RDF
From Freebase
This article describes Beta level software, which means that it is not yet fully stable, and may change in backwards-incompatible ways, but is intended to eventually become a fully supported product. Please use at your own risk.
RDF is a key component of Freebase's Semantic web functionality. Each topic in Freebase is available in RDF format, which makes it part of the Linked Open Data cloud. The RDF service was launched as Beta level project in October 2008.
(The following explanation of Freebase's RDF service is taken from the blog post by Jamie Taylor when the RDF service was launched.)
The RDF service provides topic views using the Resource Description Framework. RDF is a very general approach to data modeling that has become a standard (actually, a W3C Recommendation) for exchanging graph data structures.
The Freebase RDF service allows applications to retrieve a subgraph of data connected to a specific Freebase object through a simple HTTP GET request. The URI for this request is simply the concatenation of the RDF service URL and the Freebase identifier (/type/object/id) with the slashes in the ID replaced with dots (this conversion to a “dot notation” makes the QNames with these identifiers much nicer.) So the the URI for the Topic about the movie Blade Runner (/en/blade_runner) becomes http://rdf.freebase.com/ns/en.blade_runner.
This URI, which represents a Freebase ID, comes in very handy when you want to unambiguously refer to a concept on the web. For instance, while cataloging photos in a collection it would useful to disambiguate between photos of the band Pantera (http://rdf.freebase.com/ns/en.pantera) and the Pantera car (http://rdf.freebase.com/ns/en.de_tomaso_pantera). While you could make up “tags” which would help identify the two different meaning of “Pantera,” these tags would be idiosyncratic to your collection. By using the RDF service URI as a strong identifier for the concept being represented, anyone (or any machine) on the web can figure out what you are talking about.

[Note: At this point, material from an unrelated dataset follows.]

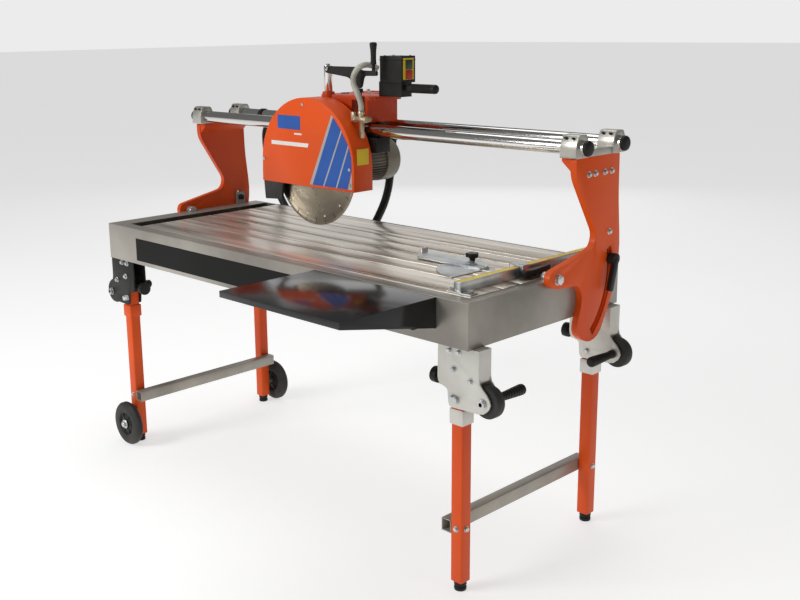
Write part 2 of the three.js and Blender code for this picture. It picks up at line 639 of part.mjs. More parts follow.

Of course having unambiguous identifiers gets much more interesting when lots of people start using them. The Linked Data community is an effort to create an ecosystem of interlinked RDF data using shared concept identifiers, and shared vocabularies to describe the relationships between data elements. These efforts represent the first steps towards a semantic web.
For developers using RDF, Freebase provides a large collection of vocabularies through its schema models, which express a wide range of domains and areas of interest. Since the Freebase RDF service references the live Freebase graph, developers can model their own vocabularies by creating domains, types and properties within Freebase and referencing the vocabulary using an RDF service URIs. This makes Freebase an excellent place to coordinate work on collaborative models that will be used by several external sites.
Another one of Freebase’s strengths is its ability to maintain “keys” (/type/object/key) which contain references to other (external) data sources. We currently use such keys to link to Wikipedia, IMDB, Netflix, GNIS, IATA, and other such sources. Since Freebase attempts to merge all references to a concept onto a single Topic, once an application has referenced a Topic it will have access to all the information Freebase knows about the concept in one place, including all the keys for finding more information about the concept. One of the current data modeling efforts is to represent how keys can be converted into external URIs using things like URI Templates (/common/uri_template) for use within the Linked Data community.
The current Freebase RDF service generates a rather raw view of Freebase Topics. The vocabularies used to describe the relationships between pieces of data in the graph only refer to Freebase schemas. Ideally there would be a way to say that a Freebase /people/person was comparable to the Friend-of-a-Friend vocabulary’s Person. While we could have simply asserted that equivalence (and many others,) it seems more useful if the community could build a data model within Freebase that specified the association between various vocabularies. That way, users could specify their own mappings and, in the future, ask the RDF Service to generate data using the vocabulary most natural for their own purposes. A nascent effort towards this type of data model exists at http://www.freebase.com/view/user/jamie/web_ontology. We encourage RDF enthusiasts to expand upon the idea and discuss various approaches on the mailing list.
We look forward to working with developers to create useful applications on top of the RDF service and expanding the web of data.
Note: the RDF service uses content negotiation to determine what type of data should be returned to the HTTP client. Standard web browsers prefer HTML, so the RDF service will redirect you to the regular, human readable Freebase view. If you want to see the RDF output using a regular web browser, you can fetch the “information resource” directly by using URIs like: http://rdf.freebase.com/rdf/en/blade_runner or by installing the Tabulator plugin for Firefox.
Known issues
- Due to a bug, the RDF interface does not return all data for a topic if the topic contains more than 100 incoming links or more than 100 outgoing links. There is currently no timescale for fixing this issue.